It actually is possible for a single person to understand most things

Thursday, March 23rd, 2023

People understand in the abstract that they can read a lot of books — that a book a week adds up to thousands over a lifetime — but they don’t seem to realize, Dwarkesh Patel suggests, what exactly it would mean to have read thousands of great books:

David Deutsch points out in The Fabric of Reality that contra conventional wisdom, it actually is possible for a single person to understand most things — not in the sense of memorizing the names of ant subspecies or the GDP of different Asian countries, but in the sense of appreciating the main explanatory theories in each field.

One consequence of living in The Great Stagnation is that there is relatively little turnover in these fundamental ideas. Quantum mechanics, that nascent branch of physics which elicits the sense of woo woo from popular culture, is about a hundred years old. So is the theory of computation. The neo-Darwinian synthesis is over 50 year old.

So you don’t have to be scouring through the newest papers on Arxiv in order to know the most important things. A dozen or so textbooks even from a few decades ago contain about 80% of legible scientific knowledge.

Comments

  1. Freddo says:

    “If you took reading seriously and read a book a week (approximately an hour or two of reading a day), that’s just 3 months of reading. Half a semester to understand much of an entire field. That is unreasonably effective.”

    The bureaucratic-educational complex exposed. Or he needs to update his definition of “understand” to “you can outsmart 90% of journalists at the science desk”.

  2. Dave says:

    This is true, but the problem is many things are either partially, mostly, or entirely wrong.

    For instance, most of astronomy is based on gravity being the prime mover, when the evidence is overwhelming that it’s electricity (www.thunderbolts.info has all the receipts).

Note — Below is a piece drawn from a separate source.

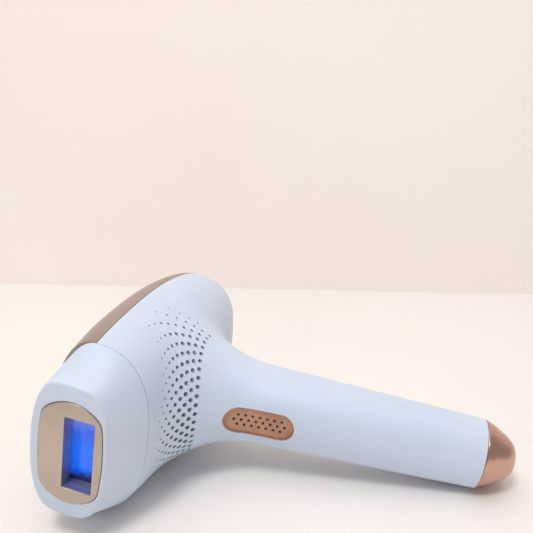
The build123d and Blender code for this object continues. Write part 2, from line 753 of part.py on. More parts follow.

    These sorts of fundamental errors lead to subsequent errors, such as the need to create “dark matter”, which doesn’t exist… Except in the minds of those needing to preserve their false assumptions.

    These errors are rife through all sciences and institutions. If parts of your foundation are broken, every part afterward based on it is also broken.

  3. McChuck says:

    Ignore Dave’s statement about electricity.

    That being said, scientific errors abound. Generally not in the math, though. Their explanations are often quite terrible. (The Copenhagen Interpretation being a prime offender and cause of much of the “woo woo”.)

    The problem is that to explain complex topics, the expert has to dumb down the explanation to the level of the audience’s knowledge and experience. That often twists things out of focus so badly that the audience often winds up learning nearly the opposite of the truth.

    The truly terrible part is that once you get through the complicated math, the concepts behind most scientific topics are quite simple indeed. scientists, being primarily mathematicians, are taught the math, and often misunderstand the beauty of the reality underlying the equations.

    Here is a good example of things: Geometric Algebra. It’s fantastic, it’s true, it’s representative of how the universe works, it’s relatively (hah!) simple, it’s predictive, and it’s almost completely ignored in scientific education. The behavior of both complex numbers and quaternions emerges GA. Quantum spinors emerge from GA. Maxwell’s 4 equations become a single GA equation describing the relationship between electric charge and magnetism. And all this derives from a single, simple, unifying principle.

  4. Michael van der Riet says:

    I re-read Steven Pinker’s How The Mind Works (mine only works at Pop Science level) then went online to see what has changed in the cognitive sciences in the intervening 27 years. The answer is, not much that I could detect.

  5. John Smith says:

    There are many books which can perhaps be read in a week but not understood that quickly. Most math textbooks, for example.